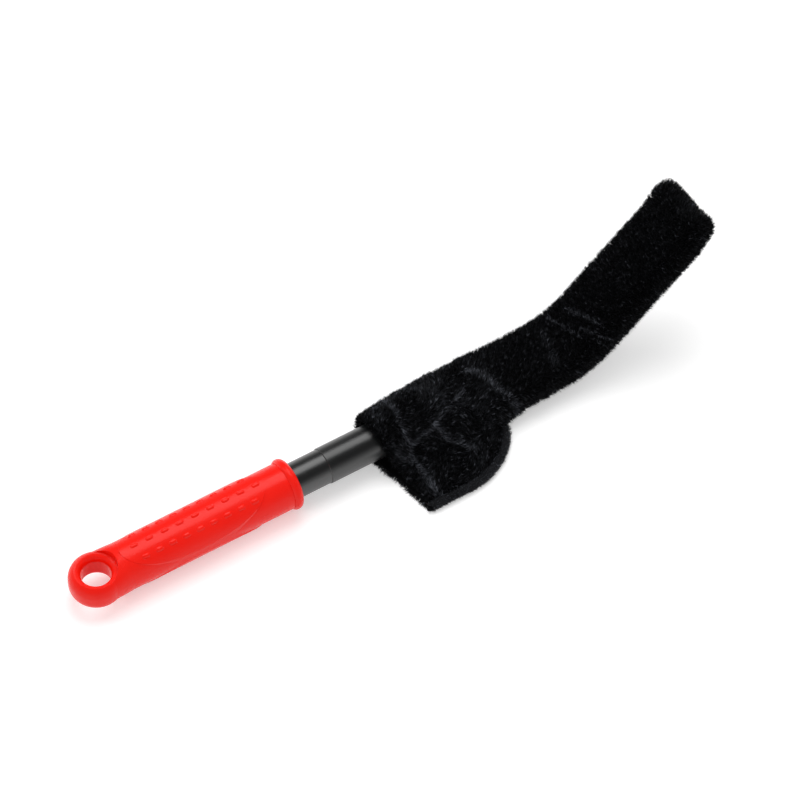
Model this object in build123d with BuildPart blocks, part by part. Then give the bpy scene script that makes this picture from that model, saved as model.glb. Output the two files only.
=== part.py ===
from build123d import *
from math import copysign, cos, radians, sin, sqrt
import os

# Wheel brush. A moulded grip is pressed on a tube, and a neck joins the tube to a padded
# blade that bends and stays bent. A sleeve of two plush panels is pulled over the blade.
# The tool lies on a surface at Z 0, with +X from the hang loop to the tip and +Y to its left.
# All lengths are in millimetres and all angles in degrees.

# Frame: the origin is below the middle of the tool as it lies
X_REAR = -221.24
AXIS_Y = 13.15

# Grip
GRIP_LENGTH = 154.0
GRIP_R = 15.2
BAR_START_R = 15.6
COLLAR_R = 16.75
COLLAR_WIDTH = 6.0
COLLAR_FACE_R = 14.6
COLLAR_GROOVE_WIDTH = 0.9
COLLAR_GROOVE_DEPTH = 0.4
COLLAR_RECESS_R = 12.3
COLLAR_RECESS = 3.0
TUBE_SOCKET_START = 58.0

# Hang loop: a rounded ring, pierced by a hole that widens in a curve to its rims. Squareness
# is the power in the oval's equation: 2 gives an ellipse, and more gives fuller corners
LOOP_R = 17.3
LOOP_HALF_HEIGHT = 12.0
LOOP_SQUARENESS = 2.8
OVAL_STEP = 15
HANG_HOLE_R = 9.2
HANG_HOLE_BORE = 8.8
HANG_HOLE_LIP = 4.3
HANG_HOLE_LIP_HEIGHT = 5.0

# Fairing from the loop to the bar: distances from the loop's end, with the half width, the
# half height and the squareness of the oval section there
BAR_START = 36.0
FAIRING = (
    (9.0, 13.6, 10.4, 2.6),
    (17.0, 16.4, 11.2, 2.6),
    (25.0, 16.3, 13.0, 2.4),
    (31.0, 15.9, 14.7, 2.15),
    (BAR_START, 15.5, 15.5, 2.0),
)

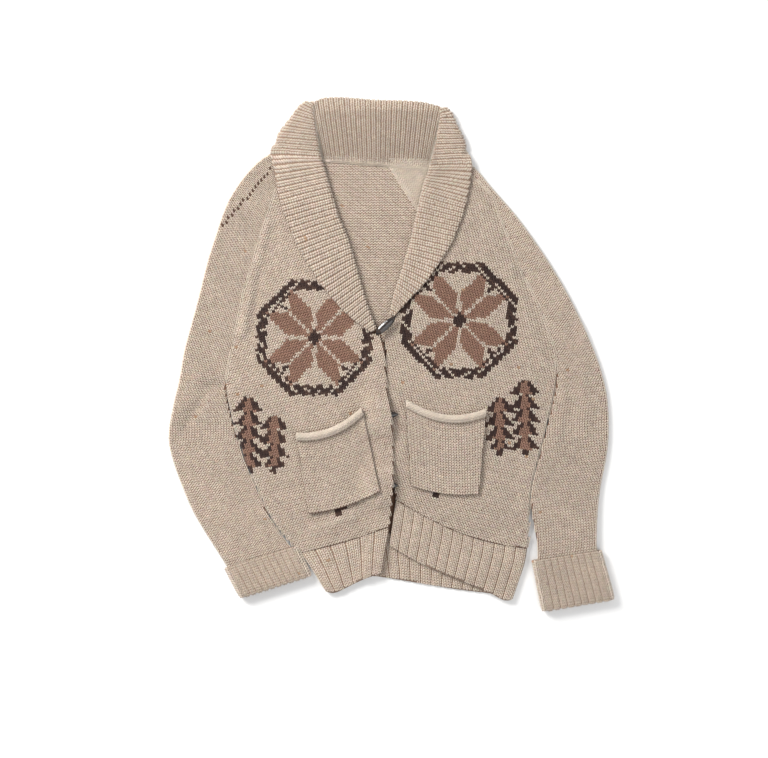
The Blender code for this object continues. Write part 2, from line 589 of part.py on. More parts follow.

### Exercise requirements
Include the first line, the line containing "HANG_HOLE_LIP_HEIGHT = 5.0", and every line between them, copied exactly from the material above; output no other line.

### Result for this task
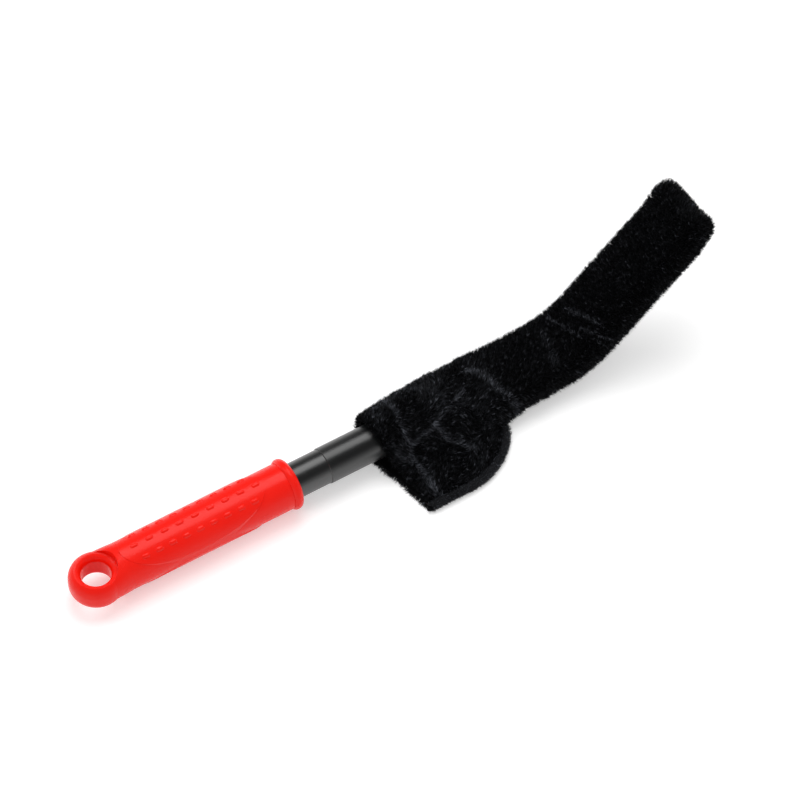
Model this object in build123d with BuildPart blocks, part by part. Then give the bpy scene script that makes this picture from that model, saved as model.glb. Output the two files only.
=== part.py ===
from build123d import *
from math import copysign, cos, radians, sin, sqrt
import os

# Wheel brush. A moulded grip is pressed on a tube, and a neck joins the tube to a padded
# blade that bends and stays bent. A sleeve of two plush panels is pulled over the blade.
# The tool lies on a surface at Z 0, with +X from the hang loop to the tip and +Y to its left.
# All lengths are in millimetres and all angles in degrees.

# Frame: the origin is below the middle of the tool as it lies
X_REAR = -221.24
AXIS_Y = 13.15

# Grip
GRIP_LENGTH = 154.0
GRIP_R = 15.2
BAR_START_R = 15.6
COLLAR_R = 16.75
COLLAR_WIDTH = 6.0
COLLAR_FACE_R = 14.6
COLLAR_GROOVE_WIDTH = 0.9
COLLAR_GROOVE_DEPTH = 0.4
COLLAR_RECESS_R = 12.3
COLLAR_RECESS = 3.0
TUBE_SOCKET_START = 58.0

# Hang loop: a rounded ring, pierced by a hole that widens in a curve to its rims. Squareness
# is the power in the oval's equation: 2 gives an ellipse, and more gives fuller corners
LOOP_R = 17.3
LOOP_HALF_HEIGHT = 12.0
LOOP_SQUARENESS = 2.8
OVAL_STEP = 15
HANG_HOLE_R = 9.2
HANG_HOLE_BORE = 8.8
HANG_HOLE_LIP = 4.3
HANG_HOLE_LIP_HEIGHT = 5.0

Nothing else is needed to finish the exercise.